Por Juan Pablo Catalán, académico de Educación UNAB.
El 2025 se va sin ruido. No se despide con grandes celebraciones ni con la sensación de misión cumplida. En educación, este ha sido un año pesado, de esos que se sienten en el cuerpo y no solo en los informes. Un año que deja cansancio, pero también señales que no conviene ignorar. Porque cuando el calendario se acaba, la escuela no se detiene: sigue latiendo en cada sala de clases, en cada profesor que insiste, aun cuando el contexto parece empujar en sentido contrario.
Sería injusto negar que hubo avances. Durante este año la educación volvió a ocupar un lugar en la discusión pública. Se habló con mayor claridad de convivencia escolar, de salud mental, de primera infancia y de brechas de aprendizaje que ya no pueden seguir tratándose como una consecuencia pasajera de la pandemia. También se comenzó a instalar —tímidamente— la idea de que la calidad educativa no se juega solo en pruebas estandarizadas, sino en la experiencia cotidiana de enseñar y aprender. No es poco en un sistema que durante años confundió control con mejora.
Sin embargo, el 2025 también dejó al descubierto una verdad incómoda: seguimos exigiendo demasiado a las escuelas sin cambiar las condiciones que las asfixian. La violencia escolar, el agobio docente, la sobrecarga administrativa y la desconfianza estructural hacia el profesorado no desaparecieron. Se maquillaron con programas, protocolos y discursos bien intencionados, pero el fondo permanece intacto. Y cuando el fondo no cambia, el desgaste se acumula.
Chile inicia un nuevo período presidencial y, con ello, una nueva etapa para las políticas públicas en educación.

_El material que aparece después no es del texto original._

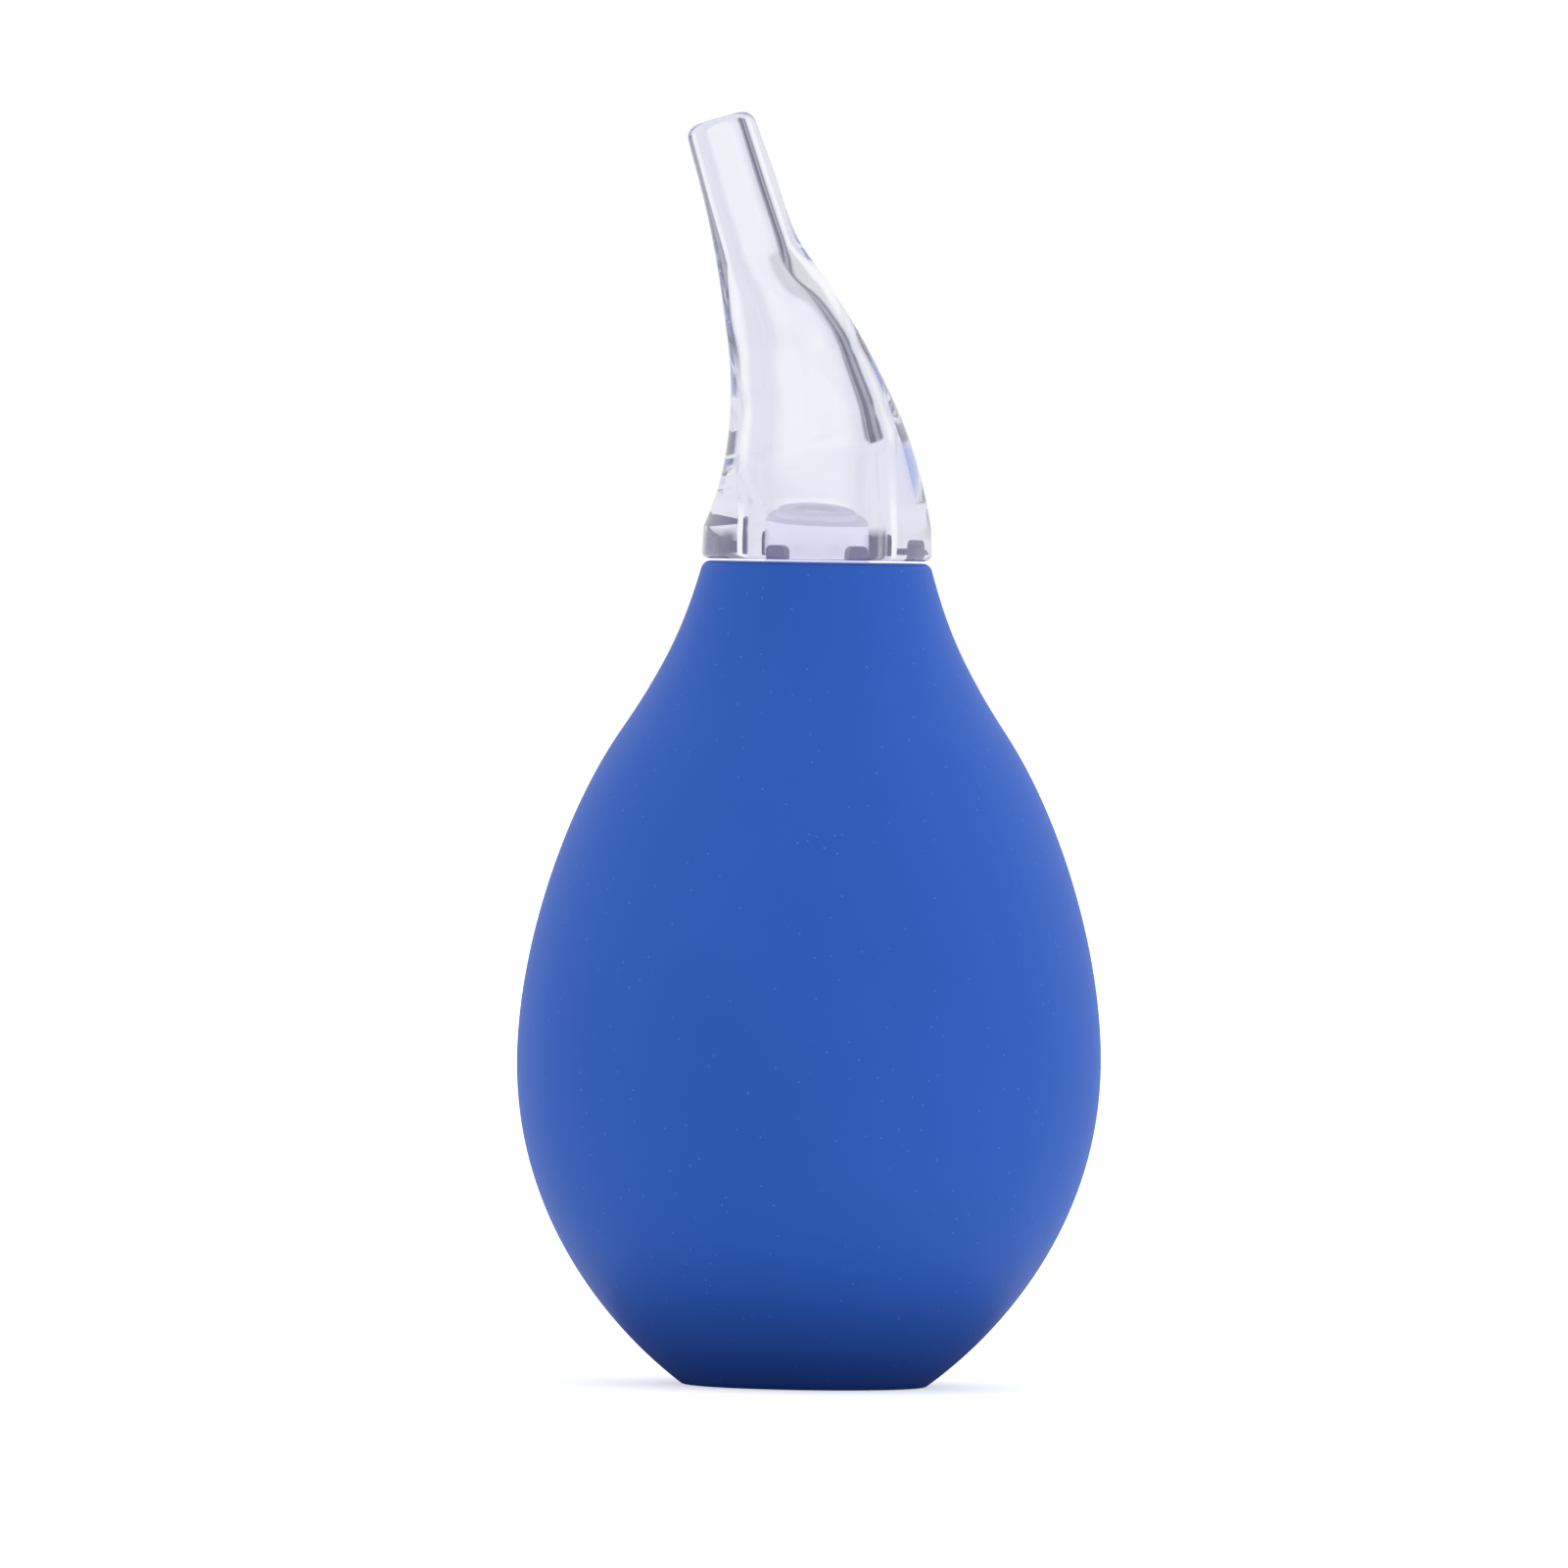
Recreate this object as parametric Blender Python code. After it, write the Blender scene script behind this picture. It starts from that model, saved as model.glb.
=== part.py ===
"""Nasal aspirator: a soft squeeze bulb with a bent clear nozzle plugged into its mouth.

Metres, +Z up. The origin is the centre of the bulb's flat foot. The nozzle bends towards -X, and the
XZ plane is the plane of symmetry. Every size below is in millimetres; MM turns it into metres.
"""

from math import cos, pi, sin, tau

import bmesh
import bpy
from mathutils import Matrix, Vector

MM = 0.001
GAP = 0.3  # running clearance between neighbouring pieces

# Bulb, a one-piece silicone moulding turned about Z
FOOT_R, FOOT_SPLAY = 8.13, 36.0  # flat foot, and how steeply the wall leaves it, in degrees above level
BELLY_R, BELLY_Z = 19.49, 21.57
SHOULDER_R, SHOULDER_Z, SHOULDER_LEAN = 12.87, 43.58, 33.9  # lean from upright, in degrees
RIM_R, RIM_Z, RIM_LEAN = 7.56, 54.95, 15.4
RIM_FILLET = 0.45
BULB_WALL = 2.2
BULB_SIDES = 48
MOUTH_R, MOUTH_DEPTH = 5.2, 7.4  # straight bore that grips the connector
SQUEEZE_R = 9.0  # the round patch of wall under each fingertip

# Connector, a clear insert: its spigot plugs into the bulb and its plug into the nozzle
SPIGOT_R, SPIGOT_END_Z = MOUTH_R - GAP, 46.0
BEAD_R = MOUTH_R + 0.4
SPIGOT_BORE_R = 3.6
PLUG_R, PLUG_TOP_Z = 3.2, 57.2
STUB_R, STUB_BORE_R, STUB_HEIGHT = 2.7, 1.4, 0.4
CONNECTOR_SIDES = 32

# Nozzle, a bent horn on a round base
NOZZLE_BOTTOM_Z = RIM_Z + 0.35
NOZZLE_BASE_R, NOZZLE_EDGE = 7.66, 0.45  # the base, and the rounding of its bottom edge
HORN_STATIONS = (  # centre x, centre z, lean from upright in degrees, outer radius
    (0.00, 57.2, 0.0, 7.60),
    (0.15, 58.9, 1.0, 7.13),
    (0.10, 61.2, 3.0, 6.52),
    (-0.25, 63.9, 6.0, 5.82),
    (-0.90, 66.7, 9.0, 5.07),
    (-1.80, 69.6, 12.0, 4.35),
    (-2.80, 72.1, 14.5, 3.72),
    (-3.55, 73.9, 16.0, 3.25),
    (-4.30, 75.7, 17.0, 2.83),
    (-5.20, 78.7, 17.5, 2.57),
    (-6.45, 82.6, 17.5, 2.38),
)
TIP_X, TIP_Z, TIP_R, TIP_EDGE = -7.03, 84.42, 2.34, 0.9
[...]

La tentación de comenzar de cero vuelve a aparecer, como si cada gobierno pudiera reinventar el sistema a su antojo. La evidencia internacional ha sido clara y persistente. Organismos como la UNESCO y la OCDE coinciden en que los sistemas educativos que avanzan lo hacen cuando aseguran equidad, fortalecen la educación inicial, se enfocan en aprendizajes profundos e invierten de manera sostenida en sus docentes. No es una consigna ideológica; es una constatación empírica.
Aquí está, quizás, el mayor pendiente que deja el 2025. En Chile se pide a los profesores que innoven, que contengan emocionalmente, que mejoren resultados, que integren tecnologías y que respondan a una sociedad cada vez más demandante. Pero se les ofrece, muchas veces, precariedad, desconfianza y reformas que cambian más rápido que los tiempos pedagógicos. La investigación es categórica: ningún sistema educativo mejora por sobre la calidad de sus profesores (OECD, 2019). Y ningún profesor puede sostener su vocación si el sistema lo trata como un engranaje reemplazable.

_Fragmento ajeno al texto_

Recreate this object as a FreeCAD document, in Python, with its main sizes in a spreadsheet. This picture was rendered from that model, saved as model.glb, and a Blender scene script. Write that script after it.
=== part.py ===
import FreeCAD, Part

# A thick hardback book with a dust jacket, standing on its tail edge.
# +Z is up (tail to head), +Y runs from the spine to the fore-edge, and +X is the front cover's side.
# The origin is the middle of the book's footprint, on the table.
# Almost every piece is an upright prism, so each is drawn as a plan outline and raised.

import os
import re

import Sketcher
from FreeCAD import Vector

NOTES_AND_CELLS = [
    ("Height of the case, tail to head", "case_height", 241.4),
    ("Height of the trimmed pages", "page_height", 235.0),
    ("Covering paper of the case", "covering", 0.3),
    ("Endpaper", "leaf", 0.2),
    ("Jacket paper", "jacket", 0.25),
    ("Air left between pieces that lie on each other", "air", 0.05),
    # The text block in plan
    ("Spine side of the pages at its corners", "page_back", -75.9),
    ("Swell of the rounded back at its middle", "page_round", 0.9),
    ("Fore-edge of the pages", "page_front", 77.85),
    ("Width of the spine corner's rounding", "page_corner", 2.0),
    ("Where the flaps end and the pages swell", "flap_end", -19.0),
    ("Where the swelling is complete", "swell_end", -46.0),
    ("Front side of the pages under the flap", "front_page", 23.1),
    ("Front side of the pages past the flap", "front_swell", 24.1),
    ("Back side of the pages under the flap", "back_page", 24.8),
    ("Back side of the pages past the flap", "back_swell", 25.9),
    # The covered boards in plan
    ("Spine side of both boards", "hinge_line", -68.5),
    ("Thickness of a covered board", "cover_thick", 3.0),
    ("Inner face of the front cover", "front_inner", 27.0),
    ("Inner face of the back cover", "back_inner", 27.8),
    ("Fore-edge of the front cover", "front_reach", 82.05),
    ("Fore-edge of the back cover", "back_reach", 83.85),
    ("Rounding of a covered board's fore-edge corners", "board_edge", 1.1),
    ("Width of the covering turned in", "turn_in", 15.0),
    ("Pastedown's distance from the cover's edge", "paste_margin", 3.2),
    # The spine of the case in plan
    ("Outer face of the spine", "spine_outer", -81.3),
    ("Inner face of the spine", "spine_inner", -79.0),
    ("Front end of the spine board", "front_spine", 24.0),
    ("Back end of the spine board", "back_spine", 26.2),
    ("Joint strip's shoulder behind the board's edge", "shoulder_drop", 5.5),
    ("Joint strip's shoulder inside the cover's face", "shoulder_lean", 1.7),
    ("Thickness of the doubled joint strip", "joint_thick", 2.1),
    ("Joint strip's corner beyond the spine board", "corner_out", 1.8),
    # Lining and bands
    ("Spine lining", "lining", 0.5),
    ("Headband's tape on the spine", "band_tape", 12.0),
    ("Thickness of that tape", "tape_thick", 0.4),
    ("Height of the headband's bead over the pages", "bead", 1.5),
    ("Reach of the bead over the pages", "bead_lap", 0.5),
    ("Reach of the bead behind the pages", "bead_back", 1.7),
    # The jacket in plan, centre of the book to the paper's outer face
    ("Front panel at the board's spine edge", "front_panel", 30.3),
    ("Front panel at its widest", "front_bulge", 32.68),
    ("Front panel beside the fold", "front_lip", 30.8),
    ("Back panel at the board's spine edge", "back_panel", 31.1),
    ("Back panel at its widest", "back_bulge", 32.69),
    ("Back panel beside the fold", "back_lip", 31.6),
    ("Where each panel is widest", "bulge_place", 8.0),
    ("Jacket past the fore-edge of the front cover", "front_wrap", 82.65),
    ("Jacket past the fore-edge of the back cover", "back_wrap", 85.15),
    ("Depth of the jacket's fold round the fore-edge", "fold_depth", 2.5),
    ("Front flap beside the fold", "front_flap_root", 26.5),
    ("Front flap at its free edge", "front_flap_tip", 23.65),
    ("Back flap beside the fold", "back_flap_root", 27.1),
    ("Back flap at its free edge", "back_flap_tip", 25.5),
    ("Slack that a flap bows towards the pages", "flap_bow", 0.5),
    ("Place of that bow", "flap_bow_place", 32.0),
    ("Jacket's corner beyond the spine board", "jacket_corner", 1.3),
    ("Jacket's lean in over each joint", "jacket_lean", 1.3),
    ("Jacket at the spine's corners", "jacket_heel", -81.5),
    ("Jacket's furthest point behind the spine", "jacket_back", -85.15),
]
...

Cerrar el 2025 no debiera ser solo un acto administrativo. Debiera ser un ejercicio de honestidad colectiva. Para quienes trabajamos en educación, el 2026 exige menos épica y más coherencia; menos slogans y más condiciones reales para enseñar; menos sospecha y más confianza profesional. La educación no se transforma desde la urgencia política, sino desde la constancia pedagógica.
Porque, al final, el sistema educativo no se sostiene en leyes ni en discursos. Se sostiene en profesores reales, con nombre y biografía, que abren la sala cada mañana incluso cuando el cansancio pesa más que la esperanza. Reconocerlos como el actor principal no es retórica de fin de año: es la única decisión sensata si de verdad queremos que la educación chilena deje de resistir y comience, por fin, a transformarse.